======== Items
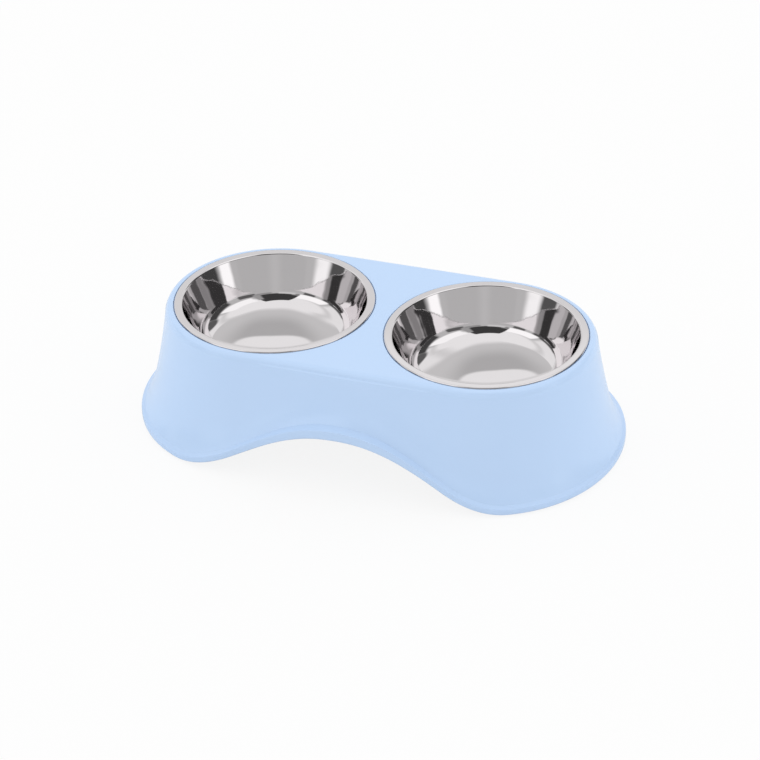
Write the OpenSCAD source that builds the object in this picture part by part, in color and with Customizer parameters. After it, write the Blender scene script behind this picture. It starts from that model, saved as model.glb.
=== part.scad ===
================
======== Items
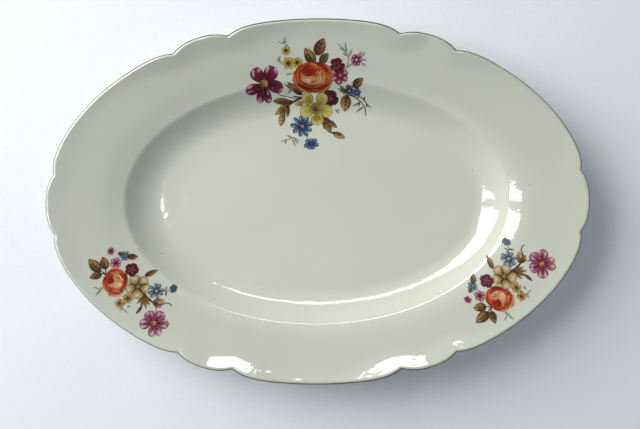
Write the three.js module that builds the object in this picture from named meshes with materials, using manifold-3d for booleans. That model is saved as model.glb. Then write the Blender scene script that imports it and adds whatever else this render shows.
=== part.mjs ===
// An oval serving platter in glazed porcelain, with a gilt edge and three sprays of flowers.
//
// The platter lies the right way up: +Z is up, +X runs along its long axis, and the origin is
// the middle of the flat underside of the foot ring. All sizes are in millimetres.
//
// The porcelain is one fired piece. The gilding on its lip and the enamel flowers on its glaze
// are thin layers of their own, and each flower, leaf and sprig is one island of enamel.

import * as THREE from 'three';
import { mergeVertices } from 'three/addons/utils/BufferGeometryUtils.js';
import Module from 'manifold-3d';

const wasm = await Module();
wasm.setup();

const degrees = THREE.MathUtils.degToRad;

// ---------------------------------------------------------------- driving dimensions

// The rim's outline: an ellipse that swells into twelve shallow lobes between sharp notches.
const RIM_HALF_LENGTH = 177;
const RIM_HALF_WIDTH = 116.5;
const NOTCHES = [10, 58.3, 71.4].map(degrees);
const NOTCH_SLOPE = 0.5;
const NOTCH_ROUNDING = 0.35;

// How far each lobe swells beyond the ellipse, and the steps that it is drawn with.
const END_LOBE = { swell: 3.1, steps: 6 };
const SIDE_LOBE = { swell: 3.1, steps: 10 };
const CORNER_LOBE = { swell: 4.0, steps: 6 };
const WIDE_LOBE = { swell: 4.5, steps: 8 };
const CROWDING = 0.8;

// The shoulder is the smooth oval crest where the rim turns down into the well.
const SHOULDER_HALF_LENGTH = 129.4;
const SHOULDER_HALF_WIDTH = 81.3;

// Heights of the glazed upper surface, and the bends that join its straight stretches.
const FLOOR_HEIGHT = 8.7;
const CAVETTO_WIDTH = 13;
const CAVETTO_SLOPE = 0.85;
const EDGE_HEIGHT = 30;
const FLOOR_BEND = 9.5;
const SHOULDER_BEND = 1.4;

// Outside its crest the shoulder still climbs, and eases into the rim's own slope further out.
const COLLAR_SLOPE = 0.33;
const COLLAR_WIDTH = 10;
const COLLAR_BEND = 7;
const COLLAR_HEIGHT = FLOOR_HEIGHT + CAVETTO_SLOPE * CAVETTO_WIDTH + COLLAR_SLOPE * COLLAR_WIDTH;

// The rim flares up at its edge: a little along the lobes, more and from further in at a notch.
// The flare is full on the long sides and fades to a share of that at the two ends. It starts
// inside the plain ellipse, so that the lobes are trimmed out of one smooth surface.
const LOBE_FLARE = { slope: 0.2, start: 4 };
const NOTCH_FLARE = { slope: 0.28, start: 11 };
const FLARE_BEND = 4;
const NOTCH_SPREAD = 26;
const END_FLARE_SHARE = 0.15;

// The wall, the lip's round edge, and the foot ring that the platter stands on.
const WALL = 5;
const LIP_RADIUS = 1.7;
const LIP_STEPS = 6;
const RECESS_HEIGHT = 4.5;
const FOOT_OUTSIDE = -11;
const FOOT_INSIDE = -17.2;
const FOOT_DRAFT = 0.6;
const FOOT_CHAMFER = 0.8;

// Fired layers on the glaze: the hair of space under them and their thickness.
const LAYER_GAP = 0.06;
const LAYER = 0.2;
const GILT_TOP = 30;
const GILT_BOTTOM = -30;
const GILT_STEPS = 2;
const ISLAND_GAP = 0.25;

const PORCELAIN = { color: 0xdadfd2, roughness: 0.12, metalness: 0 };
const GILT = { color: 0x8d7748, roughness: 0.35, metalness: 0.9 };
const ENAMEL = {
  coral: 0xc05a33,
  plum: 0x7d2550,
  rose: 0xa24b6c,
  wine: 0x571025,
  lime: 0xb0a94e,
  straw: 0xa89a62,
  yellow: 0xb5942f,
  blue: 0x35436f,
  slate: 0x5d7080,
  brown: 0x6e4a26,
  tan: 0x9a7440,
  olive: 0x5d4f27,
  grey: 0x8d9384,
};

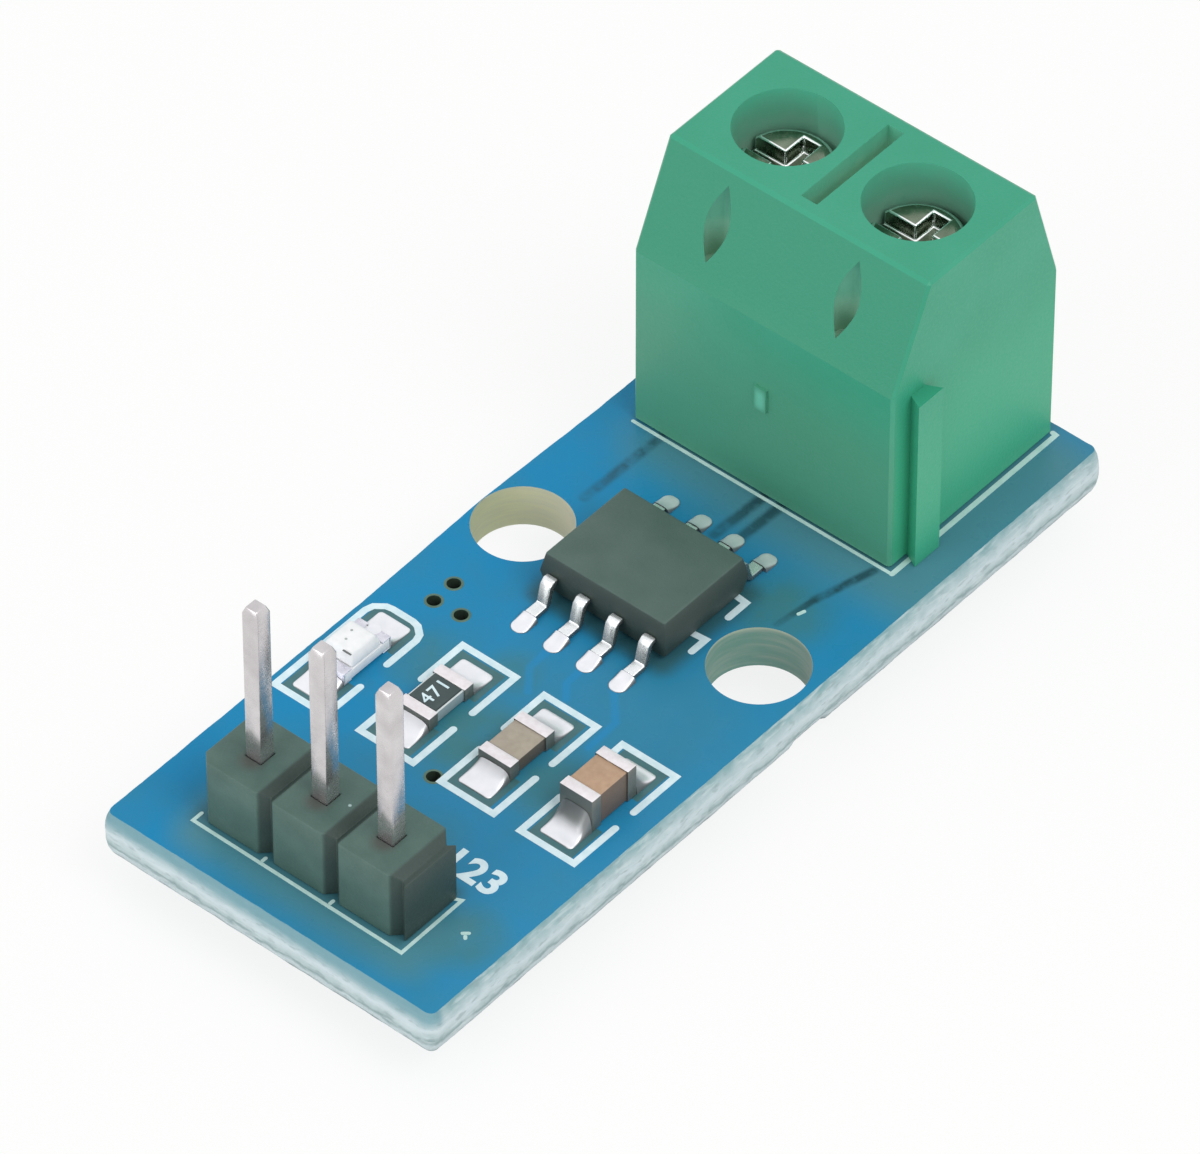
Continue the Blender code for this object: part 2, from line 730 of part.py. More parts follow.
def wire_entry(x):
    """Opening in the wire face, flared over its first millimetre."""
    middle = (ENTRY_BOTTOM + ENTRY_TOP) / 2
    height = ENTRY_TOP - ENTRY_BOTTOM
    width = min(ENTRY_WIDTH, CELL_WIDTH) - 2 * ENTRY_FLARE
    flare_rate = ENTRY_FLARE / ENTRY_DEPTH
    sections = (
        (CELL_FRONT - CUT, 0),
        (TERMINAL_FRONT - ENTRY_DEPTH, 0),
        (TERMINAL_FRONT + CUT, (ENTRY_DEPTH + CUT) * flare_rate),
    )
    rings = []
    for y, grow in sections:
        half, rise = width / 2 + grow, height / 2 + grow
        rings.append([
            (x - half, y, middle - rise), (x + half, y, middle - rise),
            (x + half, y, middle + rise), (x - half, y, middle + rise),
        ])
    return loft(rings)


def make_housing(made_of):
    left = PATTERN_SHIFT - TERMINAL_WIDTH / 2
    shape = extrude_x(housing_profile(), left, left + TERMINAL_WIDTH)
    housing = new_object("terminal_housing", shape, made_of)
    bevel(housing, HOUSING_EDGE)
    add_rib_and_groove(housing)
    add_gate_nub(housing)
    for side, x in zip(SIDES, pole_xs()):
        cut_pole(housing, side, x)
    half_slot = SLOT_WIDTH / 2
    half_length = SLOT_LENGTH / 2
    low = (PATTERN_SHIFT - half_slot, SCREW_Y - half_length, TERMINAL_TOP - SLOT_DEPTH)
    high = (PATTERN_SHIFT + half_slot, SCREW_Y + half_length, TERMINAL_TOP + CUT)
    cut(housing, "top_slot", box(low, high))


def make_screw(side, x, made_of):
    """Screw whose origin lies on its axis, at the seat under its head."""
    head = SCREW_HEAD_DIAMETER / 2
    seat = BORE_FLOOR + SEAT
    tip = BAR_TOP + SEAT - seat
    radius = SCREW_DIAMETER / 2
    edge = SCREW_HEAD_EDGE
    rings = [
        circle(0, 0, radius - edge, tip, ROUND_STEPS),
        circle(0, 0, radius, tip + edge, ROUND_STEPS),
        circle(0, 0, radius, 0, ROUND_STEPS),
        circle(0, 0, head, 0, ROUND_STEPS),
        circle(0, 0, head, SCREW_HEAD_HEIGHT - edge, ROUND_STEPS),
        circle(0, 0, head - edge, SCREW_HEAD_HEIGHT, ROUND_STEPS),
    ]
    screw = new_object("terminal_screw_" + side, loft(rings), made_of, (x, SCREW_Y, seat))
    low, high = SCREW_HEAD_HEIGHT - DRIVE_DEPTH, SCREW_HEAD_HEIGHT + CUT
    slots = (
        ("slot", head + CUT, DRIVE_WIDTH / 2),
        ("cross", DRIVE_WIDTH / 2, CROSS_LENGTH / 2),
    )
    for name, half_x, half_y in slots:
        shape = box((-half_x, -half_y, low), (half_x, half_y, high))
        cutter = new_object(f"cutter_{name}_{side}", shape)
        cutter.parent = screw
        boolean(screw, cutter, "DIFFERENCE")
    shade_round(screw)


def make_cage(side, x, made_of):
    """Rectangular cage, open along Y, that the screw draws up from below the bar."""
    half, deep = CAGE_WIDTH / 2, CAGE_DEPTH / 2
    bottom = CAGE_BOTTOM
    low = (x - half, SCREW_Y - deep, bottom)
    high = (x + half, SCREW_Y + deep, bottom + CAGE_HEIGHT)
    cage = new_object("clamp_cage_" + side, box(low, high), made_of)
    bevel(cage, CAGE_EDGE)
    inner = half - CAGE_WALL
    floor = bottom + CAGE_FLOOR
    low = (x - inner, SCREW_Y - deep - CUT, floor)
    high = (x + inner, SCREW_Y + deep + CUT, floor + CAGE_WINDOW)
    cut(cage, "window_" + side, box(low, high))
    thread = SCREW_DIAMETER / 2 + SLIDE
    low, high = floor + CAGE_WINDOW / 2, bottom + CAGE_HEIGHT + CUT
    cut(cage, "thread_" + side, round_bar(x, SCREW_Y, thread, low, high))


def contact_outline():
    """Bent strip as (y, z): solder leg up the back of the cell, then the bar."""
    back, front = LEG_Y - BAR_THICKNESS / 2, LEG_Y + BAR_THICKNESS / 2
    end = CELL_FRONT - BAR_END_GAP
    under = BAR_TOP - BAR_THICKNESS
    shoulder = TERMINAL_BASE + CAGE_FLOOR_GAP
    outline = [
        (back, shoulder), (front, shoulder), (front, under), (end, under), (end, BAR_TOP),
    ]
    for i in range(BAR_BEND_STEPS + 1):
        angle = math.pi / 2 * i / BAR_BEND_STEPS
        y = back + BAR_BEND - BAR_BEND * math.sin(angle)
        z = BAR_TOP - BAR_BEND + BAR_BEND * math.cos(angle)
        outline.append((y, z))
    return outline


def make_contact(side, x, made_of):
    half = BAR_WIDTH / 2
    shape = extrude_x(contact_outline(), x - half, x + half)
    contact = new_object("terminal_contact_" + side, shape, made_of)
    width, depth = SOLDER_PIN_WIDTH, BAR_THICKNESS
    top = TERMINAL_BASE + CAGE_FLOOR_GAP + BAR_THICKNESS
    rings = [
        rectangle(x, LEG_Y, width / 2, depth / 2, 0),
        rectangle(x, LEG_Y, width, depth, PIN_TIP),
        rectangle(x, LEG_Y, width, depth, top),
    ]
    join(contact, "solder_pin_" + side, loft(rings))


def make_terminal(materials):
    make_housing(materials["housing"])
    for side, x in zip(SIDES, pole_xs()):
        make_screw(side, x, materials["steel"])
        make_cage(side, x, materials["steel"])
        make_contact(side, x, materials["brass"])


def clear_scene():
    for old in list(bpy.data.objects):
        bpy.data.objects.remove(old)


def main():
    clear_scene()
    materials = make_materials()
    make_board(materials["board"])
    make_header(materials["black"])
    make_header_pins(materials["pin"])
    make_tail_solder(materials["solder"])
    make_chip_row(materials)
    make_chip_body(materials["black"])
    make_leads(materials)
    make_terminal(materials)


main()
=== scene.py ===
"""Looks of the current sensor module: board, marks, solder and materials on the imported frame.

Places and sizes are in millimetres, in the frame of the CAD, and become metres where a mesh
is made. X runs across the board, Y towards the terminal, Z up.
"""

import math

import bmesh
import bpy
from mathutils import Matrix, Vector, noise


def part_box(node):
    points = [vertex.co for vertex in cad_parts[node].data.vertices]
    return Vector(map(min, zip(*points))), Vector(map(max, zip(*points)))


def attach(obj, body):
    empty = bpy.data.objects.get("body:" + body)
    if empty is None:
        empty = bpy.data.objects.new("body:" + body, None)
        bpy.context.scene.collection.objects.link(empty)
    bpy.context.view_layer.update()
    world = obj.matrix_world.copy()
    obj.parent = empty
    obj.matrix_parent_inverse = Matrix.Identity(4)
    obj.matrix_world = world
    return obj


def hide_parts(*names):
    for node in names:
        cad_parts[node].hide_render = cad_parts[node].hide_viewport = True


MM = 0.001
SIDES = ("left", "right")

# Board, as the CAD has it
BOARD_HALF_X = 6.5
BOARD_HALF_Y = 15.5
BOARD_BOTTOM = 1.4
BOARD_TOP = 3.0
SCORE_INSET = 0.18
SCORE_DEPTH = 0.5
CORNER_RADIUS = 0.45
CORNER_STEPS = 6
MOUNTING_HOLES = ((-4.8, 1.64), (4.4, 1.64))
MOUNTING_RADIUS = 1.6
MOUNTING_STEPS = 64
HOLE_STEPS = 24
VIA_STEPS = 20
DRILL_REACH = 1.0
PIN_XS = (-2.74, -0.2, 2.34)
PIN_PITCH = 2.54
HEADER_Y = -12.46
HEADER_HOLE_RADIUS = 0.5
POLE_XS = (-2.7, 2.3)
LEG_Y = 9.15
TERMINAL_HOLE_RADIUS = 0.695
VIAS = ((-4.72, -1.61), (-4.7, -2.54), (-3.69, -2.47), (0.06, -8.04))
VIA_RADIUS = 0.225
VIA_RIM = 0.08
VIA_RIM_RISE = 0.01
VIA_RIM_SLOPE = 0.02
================
→ **Exercise description**
Quote nothing but the lines that run from the line containing "make_chip_row(materials)" through the line containing "bpy.context.view_layer.update()", keeping both of them word for word.

→ **Final result**
    make_chip_row(materials)
    make_chip_body(materials["black"])
    make_leads(materials)
    make_terminal(materials)


main()
=== scene.py ===
"""Looks of the current sensor module: board, marks, solder and materials on the imported frame.

Places and sizes are in millimetres, in the frame of the CAD, and become metres where a mesh
is made. X runs across the board, Y towards the terminal, Z up.
"""

import math

import bmesh
import bpy
from mathutils import Matrix, Vector, noise


def part_box(node):
    points = [vertex.co for vertex in cad_parts[node].data.vertices]
    return Vector(map(min, zip(*points))), Vector(map(max, zip(*points)))


def attach(obj, body):
    empty = bpy.data.objects.get("body:" + body)
    if empty is None:
        empty = bpy.data.objects.new("body:" + body, None)
        bpy.context.scene.collection.objects.link(empty)
    bpy.context.view_layer.update()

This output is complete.